====== SUPPLIED MATERIAL

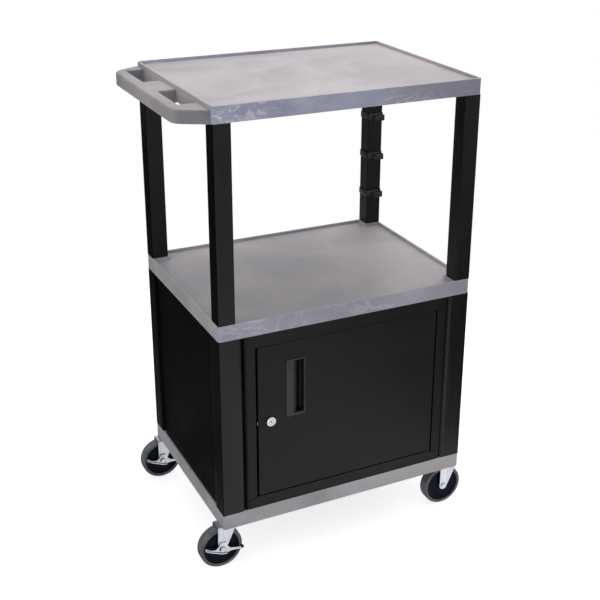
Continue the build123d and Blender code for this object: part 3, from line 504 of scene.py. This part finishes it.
def makeRubber(name, look, soil=0.35):
    material, tree, shader, place = startMaterial(name)
    blotch = noise(tree, place, 60.0, 4.0, 0.6)
    grime = mapRange(tree, noise(tree, place, 130.0, 5.0, 0.7), 0.5, 0.8)
    base = mixColour(tree, mapRange(tree, blotch, 0.35, 0.65), look["deep"], look["pale"])
    base = mixColour(tree, calc(tree, "MULTIPLY", grime, soil), base, look["soiled"])
    feed(tree, shader.inputs["Base Color"], base)
    rough = mapRange(tree, blotch, 0.3, 0.7, look["roughness"] - 0.05, look["roughness"] + 0.1)
    feed(tree, shader.inputs["Roughness"], rough)
    shader.inputs["Specular IOR Level"].default_value = 0.3
    grain = useGroup(tree, grainGroup, place, Cell_Scale=1200.0, Wave_Scale=90.0, Wave_Amount=1.0)
    addBump(tree, shader, grain["Height"], 0.2, 0.0003)
    return material


coreLook = {
    "deep": (0.0030, 0.0050, 0.0095, 1.0),
    "pale": (0.0046, 0.0072, 0.0130, 1.0),
    "worn": (0.035, 0.037, 0.042, 1.0),
    "dust": (0.06, 0.062, 0.068, 1.0),
    "roughness": 0.24,
    "specular": 0.05,
}
pullLook = {
    "deep": (0.022, 0.0235, 0.028, 1.0),
    "pale": (0.032, 0.034, 0.040, 1.0),
    "worn": (0.06, 0.062, 0.068, 1.0),
    "dust": (0.07, 0.07, 0.072, 1.0),
    "roughness": 0.40,
    "specular": 0.35,
}
clipLook = {
    "deep": (0.016, 0.016, 0.017, 1.0),
    "pale": (0.026, 0.026, 0.027, 1.0),
    "worn": (0.08, 0.08, 0.082, 1.0),
    "dust": (0.09, 0.09, 0.092, 1.0),
    "roughness": 0.36,
    "specular": 0.45,
}
chromeLook = {
    "bright": (0.68, 0.68, 0.69, 1.0),
    "dull": (0.48, 0.48, 0.49, 1.0),
    "stain": (0.22, 0.22, 0.22, 1.0),
    "roughness": 0.18,
}
tipLook = {
    "deep": (0.012, 0.012, 0.012, 1.0),
    "pale": (0.025, 0.025, 0.025, 1.0),
    "soiled": (0.05, 0.048, 0.045, 1.0),
    "roughness": 0.6,
}

pocketStart = 0.0042  # behind the front of the pull's plate, where the painted shade in its pocket begins
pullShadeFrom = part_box("door_pull")[0].y + pocketStart
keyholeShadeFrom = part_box("lock_plug")[0].y + keyholeShade["start"]
slotMaterials = {
    "leg_plastic": makeBlackPlastic("satinBlackTube", blackPlasticLook),
    "black_sheet": makePowderCoat("blackPowderCoat", powderCoatLook),
    "black_screws": makePowderCoat("blackScrewHead", powderCoatLook),
    "pull_plastic": makeBlackPlastic("blackMouldedPull", pullLook, evenGrain, 900.0, 0.12, pullShadeFrom),
    "clip_plastic": makeBlackPlastic("blackMouldedClip", clipLook, evenGrain, 900.0, 0.12),
    "lock_chrome": makePlatedSteel("lockChrome", chromeLook, evenGrain),
    "zinc_steel": makePlatedSteel("brightZinc", zincLook),
    "core_plastic": makeBlackPlastic("blackWheelCore", coreLook, evenGrain, 800.0, 0.15),
    "tyre_rubber": makeRubber("greyTyreRubber", rubberLook),
    "brake_rubber": makeRubber("blackBrakeRubber", tipLook, 0.2),
}
ownMaterials = {"lock_plug": makePlatedSteel("chromeKeyPlug", chromeLook, evenGrain, keyholeShadeFrom)}
for name in paintedFrontSheen:
    ownMaterials[name] = makeShelfMaterial("cloudyGrey_" + name, name, shelfLook)
nodeMaterials = {}
for name, slotName in slotOfNode.items():
    nodeMaterials[name] = ownMaterials[name] if name in ownMaterials else slotMaterials[slotName]
    for slot in nodes[name].material_slots:
        slot.material = nodeMaterials[name]
print("materials assigned")


# Helpers for the pieces that stand for CAD nodes.
def linkPiece(name, mesh):
    piece = bpy.data.objects.new(name, mesh)
    bpy.context.scene.collection.objects.link(piece)
    return piece


def settle(piece, angle=38.0):  # turns live modifiers into one plain, smooth mesh
    bpy.context.view_layer.update()
    graph = bpy.context.evaluated_depsgraph_get()
    final = piece.evaluated_get(graph)
    mesh = bpy.data.meshes.new_from_object(final, preserve_all_data_layers=True, depsgraph=graph)
    piece.modifiers.clear()
    piece.data = mesh
    mesh.polygons.foreach_set("use_smooth", [True] * len(mesh.polygons))
    mesh.set_sharp_from_angle(angle=math.radians(angle))


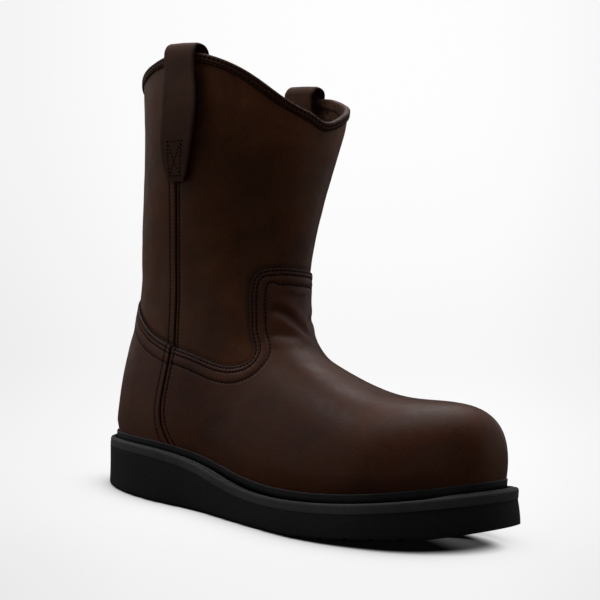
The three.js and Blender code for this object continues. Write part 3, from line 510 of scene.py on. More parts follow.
def part(name, mesh, materials, slot, *nodes, **looks):
    register(make(name, mesh, materials, **looks), slot, *nodes)


def thread_part(name, mesh, *nodes):
    part(name, mesh, [THREAD], "thread", *nodes, sharp=0)


def face_outward(ob):
    mesh = bmesh.new()
    mesh.from_mesh(ob.data)
    bmesh.ops.recalc_face_normals(mesh, faces=mesh.faces)
    mesh.to_mesh(ob.data)
    mesh.free()


def solidify(rows, faces, outer, inner):
    """Thickens a panel; slots are 0 outside, 1 inside and 2 on the cut edge."""
    count = len(rows)
    points, normals = rows[:, :3], rows[:, 3:6]
    verts = np.concatenate([points + normals * outer[:, None], points + normals * inner])
    back = [tuple(v + count for v in reversed(face)) for face in faces]
    edges = {(face[a], face[(a + 1) % len(face)]): 1 for face in faces for a in range(len(face))}
    rim = [(b, a, a + count, b + count) for a, b in edges if (b, a) not in edges]
    slots = [0] * len(faces) + [1] * len(back) + [2] * len(rim)
    return (verts, faces + back + rim), slots


def contour(column, level, reach):
    """Chains of surface rows where a distance crosses the level, longest first."""
    dist = SURFACE[:, column] - level
    values, near = dist.tolist(), (np.abs(dist) < reach).tolist()
    points, cache, links = [], {}, {}
    for face in QUADS:
        side = [values[v] for v in face]
        if min(side) > 0 or max(side) < 0 or not any(near[v] for v in face):
            continue
        hit = []
        for a in range(len(face)):
            v, w = face[a], face[(a + 1) % len(face)]
            if (values[v] > 0) != (values[w] > 0):
                key = (min(v, w), max(v, w))
                if key not in cache:
                    share = values[key[0]] / (values[key[0]] - values[key[1]])
                    cache[key] = len(points)
                    points.append(SURFACE[key[0]] * (1 - share) + SURFACE[key[1]] * share)
                hit.append(cache[key])
        if len(hit) == 2:
            links.setdefault(hit[0], []).append(hit[1])
            links.setdefault(hit[1], []).append(hit[0])
    chains, seen = [], set()
    for start in sorted(links, key=lambda k: len(links[k])):
        if start in seen:
            continue
        chain = [start]
        seen.add(start)
        while True:
            following = [k for k in links[chain[-1]] if k not in seen]
            if not following:
                break
            seen.add(following[0])
            chain.append(following[0])
        if len(chain) > 3:
            chains.append(np.array([points[k] for k in chain]))
    return sorted(chains, key=len, reverse=True)


def runs(chain, wanted, least=5):
    """Parts of a chain where wanted holds."""
    result, current = [], []
    for row, good in zip(chain, wanted):
        if good:
            current.append(row)
        elif current:
            result.append(np.array(current))
            current = []
    if current:
        result.append(np.array(current))
    return [run for run in result if len(run) >= least]


def resample(rows, step):
    length = arc_length(rows[:, :3])
    count = max(2, int(round(length[-1] / step)) + 1)
    return interp_rows(np.linspace(0, length[-1], count), length, rows)


def path_frames(points, normals):
    """Tangents, normals and the directions across a path."""
    tangents = unit(np.gradient(points, axis=0))
    normals = square_to(normals, tangents)
    return tangents, normals, np.cross(normals, tangents)


def join(parts):
    verts, faces, start = [], [], 0
    for part_verts, part_faces in parts:
        verts.append(part_verts)
        faces += [tuple(i + start for i in face) for face in part_faces]
        start += len(part_verts)
    return np.concatenate(verts), faces


def stitch_shape(length, width, height, sink):
    """One stitch: a short bar whose two ends dive into the leather."""
    along = np.array([-1, -.86, -.55, 0, .55, .86, 1])
    swell = np.sqrt(np.maximum(0, 1 - np.abs(along) ** 3.2))
    swell[0] = swell[-1] = .22
    verts = []
    for u, size in zip(along, swell):
        for angle in 2 * math.pi * np.arange(8) / 8:
            verts.append((u * length / 2, math.cos(angle) * width / 2 * size,
                          math.sin(angle) * height / 2 * size - sink * u * u))
    return np.array(verts), tube_faces(7, 8)


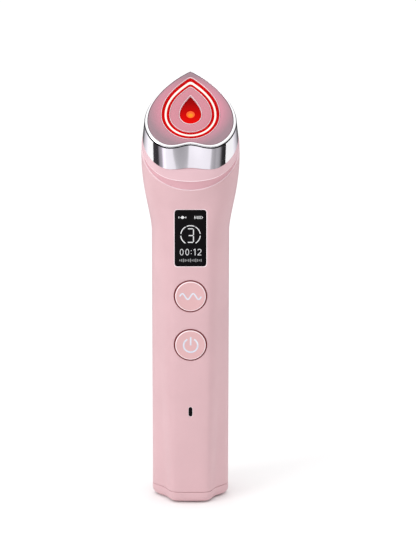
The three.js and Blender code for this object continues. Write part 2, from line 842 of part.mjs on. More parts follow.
add(wand, "front_shell", frontShell, PINK);
add(wand, "rear_shell", rearShell, PINK);
add(wand, "base_cap", baseCap, PINK);
add(wand, "base_foot", baseFoot, SEAL_PINK);
add(wand, "display_window", displayWindow, BLACK_GLASS);
add(wand, "display_module", displayModule, BLACK);
add(wand, "indicator_lens", indicatorLens, BLACK);
add(wand, "indicator_led", indicatorLed, WHITE_PLASTIC);
for (const [name, z] of [["mode", MODE_KEY_Z], ["power", POWER_KEY_Z]]) {
  add(wand, `${name}_button_cap`, keyCap(z), KEY_PINK);
  add(wand, `${name}_switch_plunger`, plunger(z), BLACK);
  add(wand, `${name}_switch_body`, tactSwitch(z), BLACK);
}
add(wand, "main_board", mainBoard, BOARD_GREEN);
add(wand, "processor_chip", processor, BLACK);
add(wand, "boost_transformer", transformer, FLEX_AMBER);
add(wand, "battery_plug", batteryPlug, WHITE_PLASTIC);
add(wand, "head_plug", headPlug, WHITE_PLASTIC);
BOARD_SCREW_Z.forEach((z, i) => add(wand, `board_screw_${i + 1}`, boardScrew(z), STEEL));
add(wand, "charge_board", chargeBoard, BOARD_GREEN);
add(wand, "usb_socket", usbSocket, STEEL);
add(wand, "usb_tongue", usbTongue, BLACK);
add(wand, "battery_cradle", cradle, WHITE_PLASTIC);
add(wand, "battery_cell", batteryCell, CELL_WRAP);
add(wand, "battery_tab_top", cellTab(CELL.high + 0.1, -3), BRASS);
add(wand, "battery_tab_bottom", cellTab(CELL.low - 0.4, -6.2), BRASS);
add(wand, "battery_lead_red", batteryLeads.red, RED_WIRE);
add(wand, "battery_lead_black", batteryLeads.black, BLACK);
add(wand, "charge_lead_red", chargeLead(2.6), RED_WIRE);
add(wand, "charge_lead_black", chargeLead(5), BLACK);
add(wand, "motor_can", motorCan, STEEL);
add(wand, "motor_sleeve", motorSleeve, BLACK);
add(wand, "motor_shaft", motorShaft, STEEL);
add(wand, "motor_weight", motorWeight, BRASS);
add(wand, "head_flex_lead", headFlex, FLEX_AMBER);

add(head, "neck_collar", neckCollar, PALE_PINK);
add(head, "neck_seal", neckSeal, SEAL_PINK);
add(head, "electrode_band", electrodeBand, CHROME);
add(head, "outer_face_plate", outerPlate, PLATE_PINK);
add(head, "light_ring", lightRing, RED_LENS);
add(head, "light_ring_core", lightCore, WHITE_LIGHT);
add(head, "inner_face_plate", innerPlate, PLATE_PINK);
add(head, "centre_window", centreWindow, RED_LENS);
add(head, "centre_led", centreLed, AMBER);
add(head, "head_frame", headFrame, WHITE_PLASTIC);
add(head, "led_board", ledBoard, BOARD_GREEN);
for (let number = 0; number < LAMPS; number++) {
  add(head, `ring_led_${number + 1}`, ringLamp(number), WHITE_PLASTIC);
}
for (const [name, side] of [["left", -1], ["right", 1]]) {
  add(wand, `cap_screw_${name}`, capScrew(side), STEEL);
  add(head, `head_screw_${name}`, headScrew(side), STEEL);
  add(head, `band_contact_${name}`, bandContact(side), BRASS);
}

export default wand;
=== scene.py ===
"""The looks of the heart-headed facial wand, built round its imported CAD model."""

import math

import bmesh
import bpy
from mathutils import Matrix, Vector
from mathutils.bvhtree import BVHTree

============

Only the lines from the one with "for (const [name, side]" up to the one with "looks of the" should be repeated, both included, exactly as they appear.

for (const [name, side] of [["left", -1], ["right", 1]]) {
  add(wand, `cap_screw_${name}`, capScrew(side), STEEL);
  add(head, `head_screw_${name}`, headScrew(side), STEEL);
  add(head, `band_contact_${name}`, bandContact(side), BRASS);
}

export default wand;
=== scene.py ===
"""The looks of the heart-headed facial wand, built round its imported CAD model."""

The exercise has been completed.